▶ _Given exercise_: Write the material out again in full, exactly.

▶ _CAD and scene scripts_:
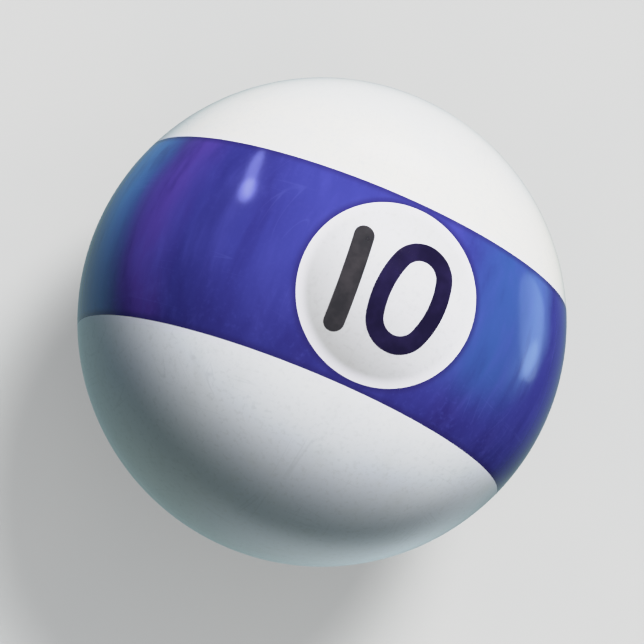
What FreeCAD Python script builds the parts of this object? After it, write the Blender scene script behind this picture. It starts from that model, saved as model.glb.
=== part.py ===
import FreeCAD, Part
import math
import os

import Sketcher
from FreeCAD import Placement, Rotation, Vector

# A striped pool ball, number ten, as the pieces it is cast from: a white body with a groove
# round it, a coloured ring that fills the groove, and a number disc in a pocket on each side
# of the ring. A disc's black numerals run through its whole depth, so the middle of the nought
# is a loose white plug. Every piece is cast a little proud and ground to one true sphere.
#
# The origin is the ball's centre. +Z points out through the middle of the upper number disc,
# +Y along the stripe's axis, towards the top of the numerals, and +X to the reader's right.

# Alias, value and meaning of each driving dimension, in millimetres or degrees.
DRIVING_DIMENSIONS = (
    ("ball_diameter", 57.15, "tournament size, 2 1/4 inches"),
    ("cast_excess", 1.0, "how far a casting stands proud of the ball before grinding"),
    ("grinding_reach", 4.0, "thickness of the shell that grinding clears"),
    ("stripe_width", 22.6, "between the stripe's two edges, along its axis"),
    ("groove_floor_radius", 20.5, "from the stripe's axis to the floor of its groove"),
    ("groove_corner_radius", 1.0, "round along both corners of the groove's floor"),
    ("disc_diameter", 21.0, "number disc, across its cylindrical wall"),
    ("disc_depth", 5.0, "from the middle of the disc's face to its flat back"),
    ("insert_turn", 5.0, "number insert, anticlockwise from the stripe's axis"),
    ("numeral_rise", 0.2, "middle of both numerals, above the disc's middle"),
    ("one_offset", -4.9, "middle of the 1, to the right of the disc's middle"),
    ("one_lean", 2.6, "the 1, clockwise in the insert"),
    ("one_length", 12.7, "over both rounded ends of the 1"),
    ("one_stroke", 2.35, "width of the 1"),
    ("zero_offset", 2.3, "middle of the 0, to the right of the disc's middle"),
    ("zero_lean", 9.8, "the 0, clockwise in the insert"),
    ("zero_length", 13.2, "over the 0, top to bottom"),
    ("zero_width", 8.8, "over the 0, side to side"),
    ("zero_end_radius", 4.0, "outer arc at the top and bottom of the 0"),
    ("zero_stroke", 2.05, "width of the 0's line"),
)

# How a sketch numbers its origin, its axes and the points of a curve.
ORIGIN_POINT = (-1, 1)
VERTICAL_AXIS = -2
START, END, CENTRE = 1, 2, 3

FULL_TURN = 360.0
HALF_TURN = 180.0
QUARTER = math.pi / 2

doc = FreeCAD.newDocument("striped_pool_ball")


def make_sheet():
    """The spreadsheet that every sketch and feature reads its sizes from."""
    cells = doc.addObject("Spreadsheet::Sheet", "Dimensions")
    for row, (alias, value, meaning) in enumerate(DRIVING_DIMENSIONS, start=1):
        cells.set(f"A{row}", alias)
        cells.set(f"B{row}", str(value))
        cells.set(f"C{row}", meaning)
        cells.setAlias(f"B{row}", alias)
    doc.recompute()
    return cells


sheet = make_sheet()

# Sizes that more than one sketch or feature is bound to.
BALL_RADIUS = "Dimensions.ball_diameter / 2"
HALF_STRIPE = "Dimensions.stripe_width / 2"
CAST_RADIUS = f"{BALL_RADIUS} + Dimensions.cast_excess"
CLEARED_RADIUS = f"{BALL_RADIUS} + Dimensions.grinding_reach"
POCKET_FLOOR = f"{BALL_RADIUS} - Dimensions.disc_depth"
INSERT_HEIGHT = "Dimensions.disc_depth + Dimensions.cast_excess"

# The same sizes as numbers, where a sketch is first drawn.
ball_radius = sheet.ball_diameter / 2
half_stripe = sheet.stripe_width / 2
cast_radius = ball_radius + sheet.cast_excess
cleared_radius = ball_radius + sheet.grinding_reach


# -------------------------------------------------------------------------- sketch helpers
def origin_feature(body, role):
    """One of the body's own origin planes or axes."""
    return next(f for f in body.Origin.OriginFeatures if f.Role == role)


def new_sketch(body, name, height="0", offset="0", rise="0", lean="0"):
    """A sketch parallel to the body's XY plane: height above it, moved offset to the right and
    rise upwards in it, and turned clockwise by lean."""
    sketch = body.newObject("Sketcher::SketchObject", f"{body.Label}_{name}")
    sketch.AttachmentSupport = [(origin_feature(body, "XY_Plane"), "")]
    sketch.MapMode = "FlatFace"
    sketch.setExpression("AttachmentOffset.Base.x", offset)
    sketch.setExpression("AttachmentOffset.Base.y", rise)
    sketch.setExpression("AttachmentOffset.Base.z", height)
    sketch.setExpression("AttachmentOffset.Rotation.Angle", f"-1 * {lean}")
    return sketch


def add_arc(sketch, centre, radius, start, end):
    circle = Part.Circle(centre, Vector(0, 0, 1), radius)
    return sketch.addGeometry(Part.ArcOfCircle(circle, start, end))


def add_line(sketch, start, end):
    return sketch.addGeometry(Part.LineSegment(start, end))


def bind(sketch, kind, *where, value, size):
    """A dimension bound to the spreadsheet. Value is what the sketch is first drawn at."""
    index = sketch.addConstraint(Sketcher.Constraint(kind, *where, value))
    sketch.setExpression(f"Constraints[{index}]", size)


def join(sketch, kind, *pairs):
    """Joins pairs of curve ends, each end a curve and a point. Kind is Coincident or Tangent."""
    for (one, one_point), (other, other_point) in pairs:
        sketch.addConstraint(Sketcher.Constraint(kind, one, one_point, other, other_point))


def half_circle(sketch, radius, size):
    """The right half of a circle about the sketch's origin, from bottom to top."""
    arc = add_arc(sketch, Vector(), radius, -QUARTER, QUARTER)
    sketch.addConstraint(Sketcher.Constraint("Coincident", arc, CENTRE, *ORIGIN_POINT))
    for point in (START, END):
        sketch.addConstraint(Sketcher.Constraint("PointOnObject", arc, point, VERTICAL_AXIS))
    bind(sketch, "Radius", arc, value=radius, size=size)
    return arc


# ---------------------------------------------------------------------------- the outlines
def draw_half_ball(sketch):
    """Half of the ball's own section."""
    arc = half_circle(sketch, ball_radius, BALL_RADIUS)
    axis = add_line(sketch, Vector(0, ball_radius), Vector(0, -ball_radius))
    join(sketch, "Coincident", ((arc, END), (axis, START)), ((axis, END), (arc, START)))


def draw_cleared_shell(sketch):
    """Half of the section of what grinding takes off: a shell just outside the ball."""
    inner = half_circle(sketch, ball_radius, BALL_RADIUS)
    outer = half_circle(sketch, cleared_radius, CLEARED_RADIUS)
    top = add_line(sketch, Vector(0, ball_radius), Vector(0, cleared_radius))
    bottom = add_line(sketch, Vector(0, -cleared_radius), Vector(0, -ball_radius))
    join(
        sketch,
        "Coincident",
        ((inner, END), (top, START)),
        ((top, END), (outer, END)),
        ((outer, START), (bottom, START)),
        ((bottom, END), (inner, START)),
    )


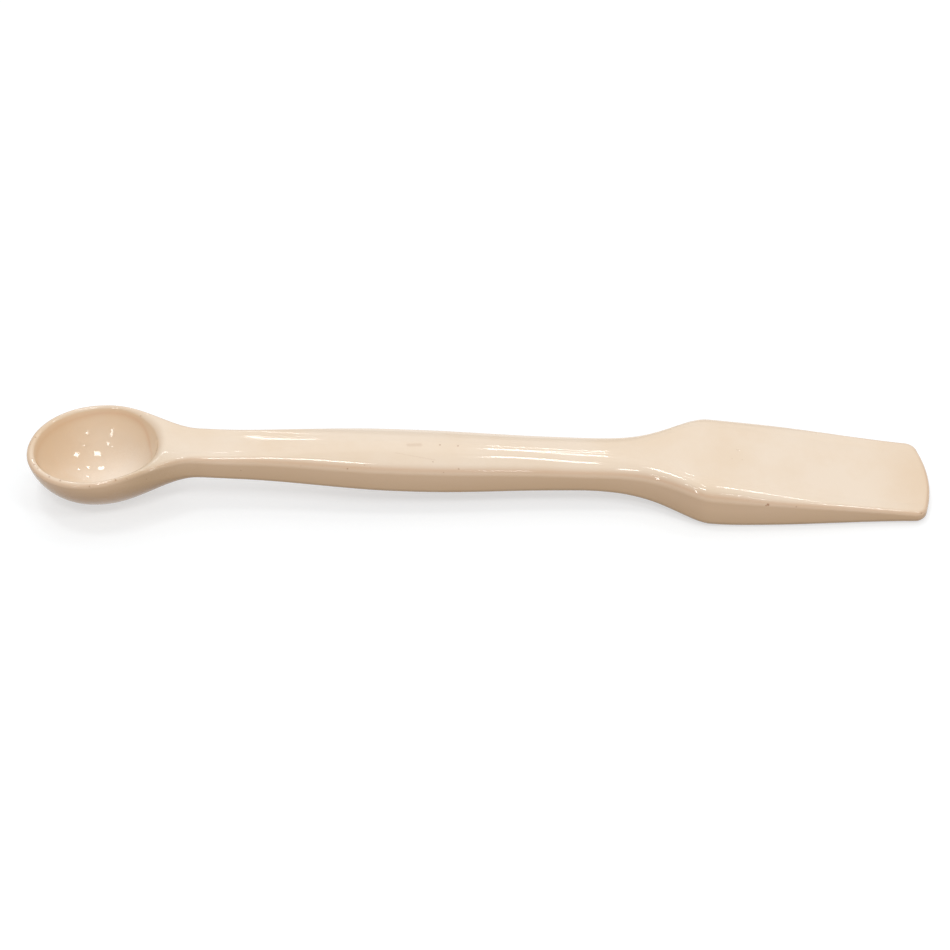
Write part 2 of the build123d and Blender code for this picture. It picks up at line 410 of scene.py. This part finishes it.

▶ _Exercise output_:
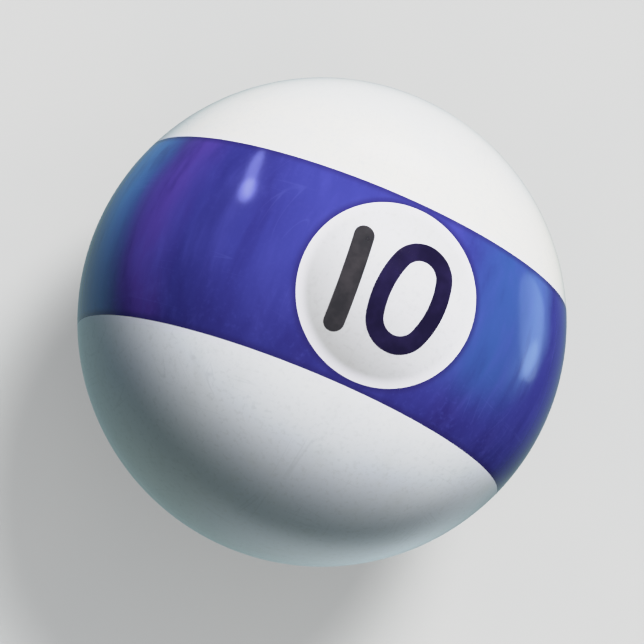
What FreeCAD Python script builds the parts of this object? After it, write the Blender scene script behind this picture. It starts from that model, saved as model.glb.
=== part.py ===
import FreeCAD, Part
import math
import os

import Sketcher
from FreeCAD import Placement, Rotation, Vector

# A striped pool ball, number ten, as the pieces it is cast from: a white body with a groove
# round it, a coloured ring that fills the groove, and a number disc in a pocket on each side
# of the ring. A disc's black numerals run through its whole depth, so the middle of the nought
# is a loose white plug. Every piece is cast a little proud and ground to one true sphere.
#
# The origin is the ball's centre. +Z points out through the middle of the upper number disc,
# +Y along the stripe's axis, towards the top of the numerals, and +X to the reader's right.

# Alias, value and meaning of each driving dimension, in millimetres or degrees.
DRIVING_DIMENSIONS = (
    ("ball_diameter", 57.15, "tournament size, 2 1/4 inches"),
    ("cast_excess", 1.0, "how far a casting stands proud of the ball before grinding"),
    ("grinding_reach", 4.0, "thickness of the shell that grinding clears"),
    ("stripe_width", 22.6, "between the stripe's two edges, along its axis"),
    ("groove_floor_radius", 20.5, "from the stripe's axis to the floor of its groove"),
    ("groove_corner_radius", 1.0, "round along both corners of the groove's floor"),
    ("disc_diameter", 21.0, "number disc, across its cylindrical wall"),
    ("disc_depth", 5.0, "from the middle of the disc's face to its flat back"),
    ("insert_turn", 5.0, "number insert, anticlockwise from the stripe's axis"),
    ("numeral_rise", 0.2, "middle of both numerals, above the disc's middle"),
    ("one_offset", -4.9, "middle of the 1, to the right of the disc's middle"),
    ("one_lean", 2.6, "the 1, clockwise in the insert"),
    ("one_length", 12.7, "over both rounded ends of the 1"),
    ("one_stroke", 2.35, "width of the 1"),
    ("zero_offset", 2.3, "middle of the 0, to the right of the disc's middle"),
    ("zero_lean", 9.8, "the 0, clockwise in the insert"),
    ("zero_length", 13.2, "over the 0, top to bottom"),
    ("zero_width", 8.8, "over the 0, side to side"),
    ("zero_end_radius", 4.0, "outer arc at the top and bottom of the 0"),
    ("zero_stroke", 2.05, "width of the 0's line"),
)

# How a sketch numbers its origin, its axes and the points of a curve.
ORIGIN_POINT = (-1, 1)
VERTICAL_AXIS = -2
START, END, CENTRE = 1, 2, 3

FULL_TURN = 360.0
HALF_TURN = 180.0
QUARTER = math.pi / 2

doc = FreeCAD.newDocument("striped_pool_ball")


def make_sheet():
    """The spreadsheet that every sketch and feature reads its sizes from."""
    cells = doc.addObject("Spreadsheet::Sheet", "Dimensions")
    for row, (alias, value, meaning) in enumerate(DRIVING_DIMENSIONS, start=1):
        cells.set(f"A{row}", alias)
        cells.set(f"B{row}", str(value))
        cells.set(f"C{row}", meaning)
        cells.setAlias(f"B{row}", alias)
    doc.recompute()
    return cells


sheet = make_sheet()

# Sizes that more than one sketch or feature is bound to.
BALL_RADIUS = "Dimensions.ball_diameter / 2"
HALF_STRIPE = "Dimensions.stripe_width / 2"
CAST_RADIUS = f"{BALL_RADIUS} + Dimensions.cast_excess"
CLEARED_RADIUS = f"{BALL_RADIUS} + Dimensions.grinding_reach"
POCKET_FLOOR = f"{BALL_RADIUS} - Dimensions.disc_depth"
INSERT_HEIGHT = "Dimensions.disc_depth + Dimensions.cast_excess"

# The same sizes as numbers, where a sketch is first drawn.
ball_radius = sheet.ball_diameter / 2
half_stripe = sheet.stripe_width / 2
cast_radius = ball_radius + sheet.cast_excess
cleared_radius = ball_radius + sheet.grinding_reach


# -------------------------------------------------------------------------- sketch helpers
def origin_feature(body, role):
    """One of the body's own origin planes or axes."""
    return next(f for f in body.Origin.OriginFeatures if f.Role == role)


def new_sketch(body, name, height="0", offset="0", rise="0", lean="0"):
    """A sketch parallel to the body's XY plane: height above it, moved offset to the right and
    rise upwards in it, and turned clockwise by lean."""
    sketch = body.newObject("Sketcher::SketchObject", f"{body.Label}_{name}")
    sketch.AttachmentSupport = [(origin_feature(body, "XY_Plane"), "")]
    sketch.MapMode = "FlatFace"
    sketch.setExpression("AttachmentOffset.Base.x", offset)
    sketch.setExpression("AttachmentOffset.Base.y", rise)
    sketch.setExpression("AttachmentOffset.Base.z", height)
    sketch.setExpression("AttachmentOffset.Rotation.Angle", f"-1 * {lean}")
    return sketch


def add_arc(sketch, centre, radius, start, end):
    circle = Part.Circle(centre, Vector(0, 0, 1), radius)
    return sketch.addGeometry(Part.ArcOfCircle(circle, start, end))


def add_line(sketch, start, end):
    return sketch.addGeometry(Part.LineSegment(start, end))


def bind(sketch, kind, *where, value, size):
    """A dimension bound to the spreadsheet. Value is what the sketch is first drawn at."""
    index = sketch.addConstraint(Sketcher.Constraint(kind, *where, value))
    sketch.setExpression(f"Constraints[{index}]", size)


def join(sketch, kind, *pairs):
    """Joins pairs of curve ends, each end a curve and a point. Kind is Coincident or Tangent."""
    for (one, one_point), (other, other_point) in pairs:
        sketch.addConstraint(Sketcher.Constraint(kind, one, one_point, other, other_point))


def half_circle(sketch, radius, size):
    """The right half of a circle about the sketch's origin, from bottom to top."""
    arc = add_arc(sketch, Vector(), radius, -QUARTER, QUARTER)
    sketch.addConstraint(Sketcher.Constraint("Coincident", arc, CENTRE, *ORIGIN_POINT))
    for point in (START, END):
        sketch.addConstraint(Sketcher.Constraint("PointOnObject", arc, point, VERTICAL_AXIS))
    bind(sketch, "Radius", arc, value=radius, size=size)
    return arc


# ---------------------------------------------------------------------------- the outlines
def draw_half_ball(sketch):
    """Half of the ball's own section."""
    arc = half_circle(sketch, ball_radius, BALL_RADIUS)
    axis = add_line(sketch, Vector(0, ball_radius), Vector(0, -ball_radius))
    join(sketch, "Coincident", ((arc, END), (axis, START)), ((axis, END), (arc, START)))


def draw_cleared_shell(sketch):
    """Half of the section of what grinding takes off: a shell just outside the ball."""
    inner = half_circle(sketch, ball_radius, BALL_RADIUS)
    outer = half_circle(sketch, cleared_radius, CLEARED_RADIUS)
    top = add_line(sketch, Vector(0, ball_radius), Vector(0, cleared_radius))
    bottom = add_line(sketch, Vector(0, -cleared_radius), Vector(0, -ball_radius))
    join(
        sketch,
        "Coincident",
        ((inner, END), (top, START)),
        ((top, END), (outer, END)),
        ((outer, START), (bottom, START)),
        ((bottom, END), (inner, START)),
    )


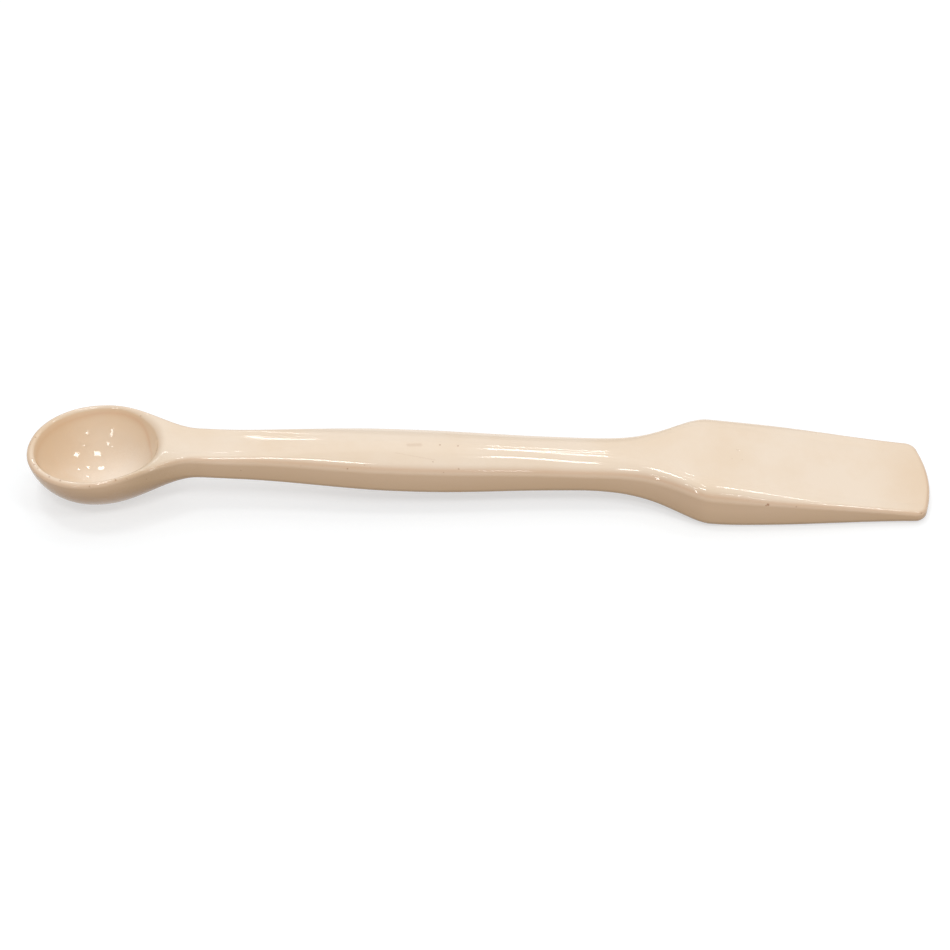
Write part 2 of the build123d and Blender code for this picture. It picks up at line 410 of scene.py. This part finishes it.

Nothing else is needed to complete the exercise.